Effects of a Volcanic Eruption

Primary Effects

  • Lava flows – although lava is the greatest perceived threat it rarely moves fast enough to kill people before they are evacuated. However, lava flows that cannot be diverted can cause damage.
  • Pyroclastic flow – during and after the initial eruption gas and volcanic debris can be hurled down the mountainside at speed of up to 150mph. This fast-moving cloud of material is known as a Nuee Ardente and can flatten or bury buildings in its path.
  • Pyroclastic fall – ash and debris fall steadily after an eruption. The fine rock particles can damage people’s lungs while heavier particles can flatten crops or cause roofs to collapse. Ash particles can cause engine failure in aircraft or cause climate change or global cooling.
  • Lahars – results when volcanic debris combines with large quantities of water. The lahar can be very fast moving (up to 100mph) and can bury settlements before evacuation.
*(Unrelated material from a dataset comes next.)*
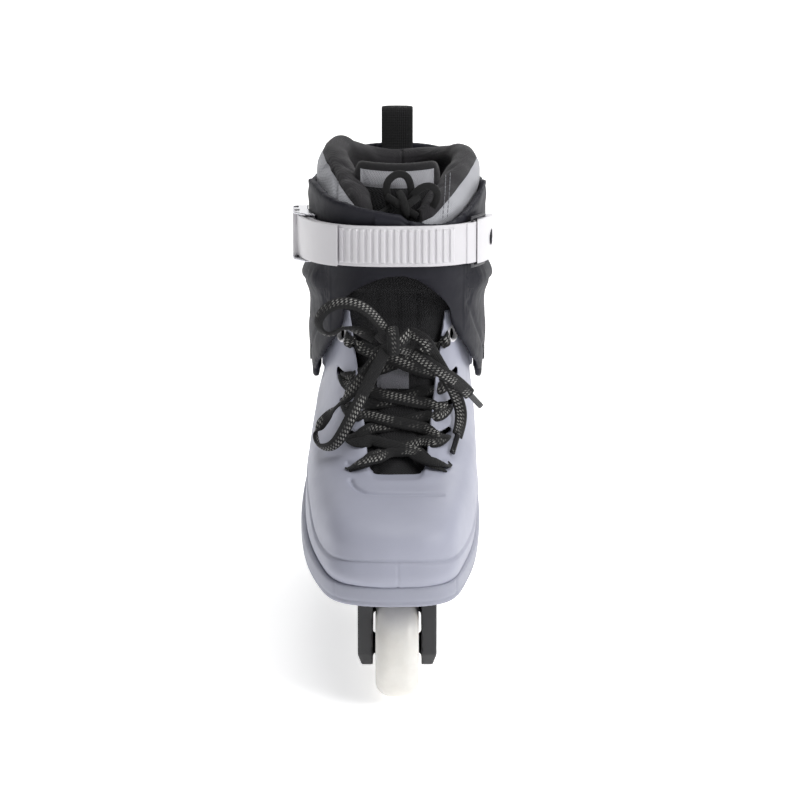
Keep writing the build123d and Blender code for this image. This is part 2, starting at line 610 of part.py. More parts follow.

Lahars can form when volcanoes erupt into glaciers, crater lakes or when the volcano produces large quantities of steam.
  • Poisonous gases – CO2 and CO can spill down a volcano unseen collecting in hollows in valleys causing asphyxiation.


Secondary Effects

  • Shortage of food and clean water due to crops failing and contamination of water systems.
  • People are left homeless.
  • Infrastructure is destroyed.
  • Airports close so loss of money via tourism.